Choose one invitation that genuinely interests you. Set it up. Step back. Observe what happens.

If your child engages for three minutes and walks away, that’s information. Maybe they’re not ready. Maybe they need a simpler version. Maybe they’re just not interested today.

If they return to it repeatedly over several days, you’ve found something developmentally matched. Let them exhaust that interest fully before introducing something new.

One well-timed invitation > five ignored setups.


When Magna-Tiles Stop Working

Sometimes children genuinely outgrow materials. But more often, we misread disinterest for developmental completion.

Before assuming your child is “done” with Magna-Tiles, ask:

Have they actually exhausted the material’s possibilities?
Or have they exhausted the one way they know how to use it?

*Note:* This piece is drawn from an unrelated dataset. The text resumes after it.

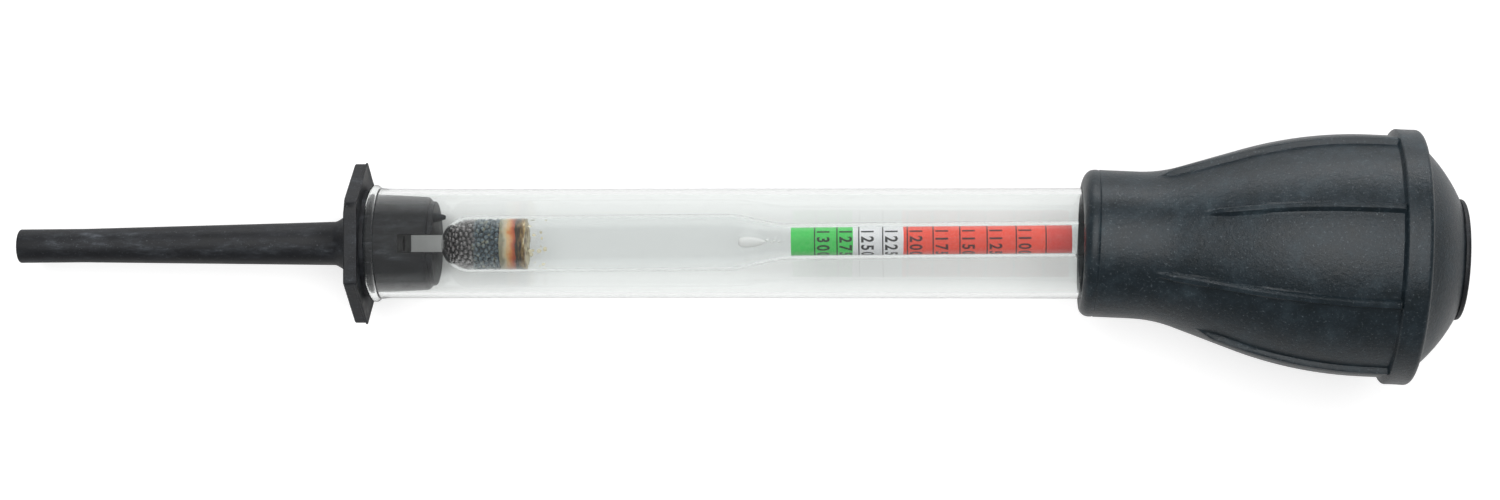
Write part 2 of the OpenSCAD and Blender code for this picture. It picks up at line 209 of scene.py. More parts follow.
tube_profile = (
    [(0, bore_r), (0, tip_r - 0.4)] + arc(0.4, tip_r - 0.4, 0.4, 180, 90, 4)[1:] + [(tip_len, tip_r)]
    + [(tip_len + taper_len * i / 8, tip_r + (root_r - tip_r) * i / 8) for i in range(1, 8)]
    + [(hex_x - flare_len * (1 - i / 8), root_r + flare_h * (i / 8) ** 1.3) for i in range(9)]
    + [(hex_x + 1, root_r + flare_h), (hex_x + 1, seat_r), (seat_end_x - 0.15, seat_r),
       (seat_end_x, seat_r - 0.15), (seat_end_x, plug_r), (seat_end_x + 1, plug_r)]
    + arc(plug_end_x - 0.8, plug_end_r - 0.8, 0.8, 90, 0) + [(plug_end_x, step_r)]
    + arc(nozzle_end_x - 0.3, step_r - 0.3, 0.3, 90, 0, 3) + [(nozzle_end_x, bore_r)])
tube = turned(tube_profile, 128)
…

Are they bored, or are they ready for a new challenge with the same material?
These are different developmental moments requiring different responses.

Has the material been available constantly?
Rotation matters. Toys available 24/7 become invisible. Putting them away for 2-3 weeks often renews interest completely.


The Real Goal

This isn’t about getting more use out of an expensive toy (though that’s a nice side effect).

It’s about supporting your child’s developing capacity to:

  • Observe materials closely
  • Experiment with new approaches
  • Persist through challenges
  • Think spatially and creatively
  • Work both independently and collaboratively

Magna-Tiles are just the tool. The real work is cognitive.

When we prepare thoughtful invitations, we’re not entertaining children. We’re preparing environments that say: “There’s more here to discover. You’re capable of figuring it out.”

That’s the work.


Getting Started

Choose one invitation from this list. Set it up when your child isn’t watching. Say nothing about it. Let them discover it.

Watch what happens. Take note of what captures their attention and what doesn’t.

That observation will tell you what to offer next.

You already own the Magna-Tiles. Now you know five ways to prepare environments that help your child use them more deeply.